The propaganda machine-3: The third tier pundits’ role and purpose


(For previous posts in this series, see here.)

In my previous post in this series, I described the kinds of arguments put out by some of the better-known third tier pundits. You can probably discern a characteristic common to all of them. They start by identifying an enemy (people or ideas) and then throw everything at it, using any spurious argument they can think up, hoping that something will stick. Their purpose seems to be to fill the airways and print media with noise and confusion. The idea is not to make a cogent case but to create a fog through which the public is encouraged to see the designated enemy as vaguely disreputable even if no one can say exactly why. One enemy they have agreed upon is ‘liberal’, a word with an honorable ancestry but now so muddied that they can use it in almost any way they like. So they assert that liberals are weak, fascistic, atheistic, immoral, anti-American, terrorist-loving appeasers. It does not even matter if their assertions contradict one another. The third tier pundits are glib and have a superficial cleverness that seems to be convincing to some people but they lack good rhetorical forensic skills, instead using the equivalents of sledgehammers.

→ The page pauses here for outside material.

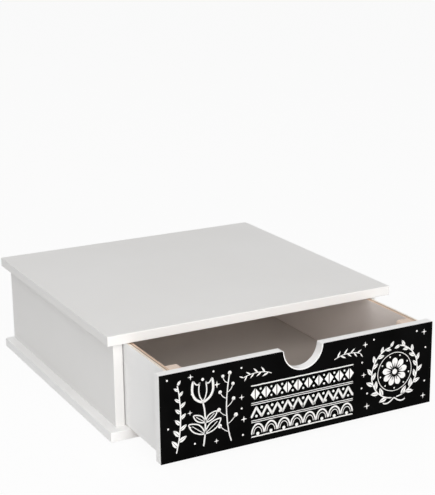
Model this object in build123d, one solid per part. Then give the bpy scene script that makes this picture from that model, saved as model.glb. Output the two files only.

By swarming through the media in large numbers like locusts, the third tier pundits convey the misleading impression that they represent a sizeable segment of opinion, even the mainstream, and their style of argumentation (narrowly focused, using rudeness, sarcasm, and ridicule as substitutes for arguments) is such that it makes for ‘good’ TV for those weaned on sports and reality shows. For some reason, people seem to enjoy political talk shows in which people talk fast and interrupt and yell at each other. Such programs are not suitable for reasoned discussion. In that noise, the lack of actual evidence and logical arguments and, more importantly, any truly alternative opinions are not immediately apparent. The Iraq war, for example, was sold to the American people by hucksters like these all yelling out fake arguments about the dangers posed by Iraq and not being challenged to produce the evidence or to defend their weak logic.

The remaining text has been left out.